I can’t read fiction when I’m writing. I can’t read novels or short stories. I can barely watch a film. I can’t buy into any of it because it isn’t real. I know that someone made all of this stuff up, and so it isn’t interesting. More to the point, the fact that I know it is made up makes it irrelevant because it is untrue. My suspension of disbelief has been annihilated. Instead of the world being offered, I can only picture the writer plodding along, trying desperately to con me with turns of phrase and magic imagery but ultimately failing. I only see the artifice.

Even if I were to accept the falsity of the fiction, I obsess over the writer’s style. I focus solely on the literary devices and consider how I might employ the same tools myself. Whatever the reasoning, reading fiction is too distracting when I’m writing. And so I don’t do it. Read fiction that is.

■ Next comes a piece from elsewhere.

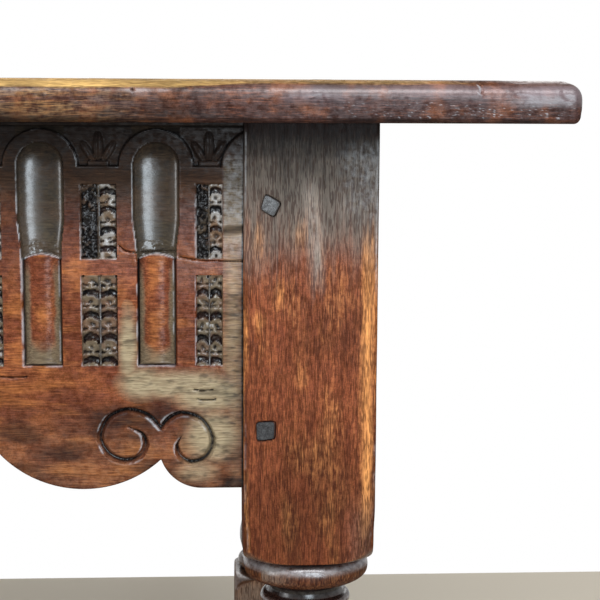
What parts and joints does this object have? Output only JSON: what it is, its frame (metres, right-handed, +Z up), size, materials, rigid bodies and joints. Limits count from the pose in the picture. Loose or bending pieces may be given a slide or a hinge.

Non-fiction is the only option, literally the only thing I can enjoy when I’m writing. The non-fiction author still has to be able to write, but this is more a craft than an art. Its primarily about the material, which is always interesting because it is real. This stuff actually happened. These people and places existed, simple as that. The content can be almost anything for me, anything from Krakatoa’s infamous 1883 eruption or the tragic history of the caviar industry to the life of Bobby Orr or the making of The Wizard of Oz. Whatever the story, they are filled with gems.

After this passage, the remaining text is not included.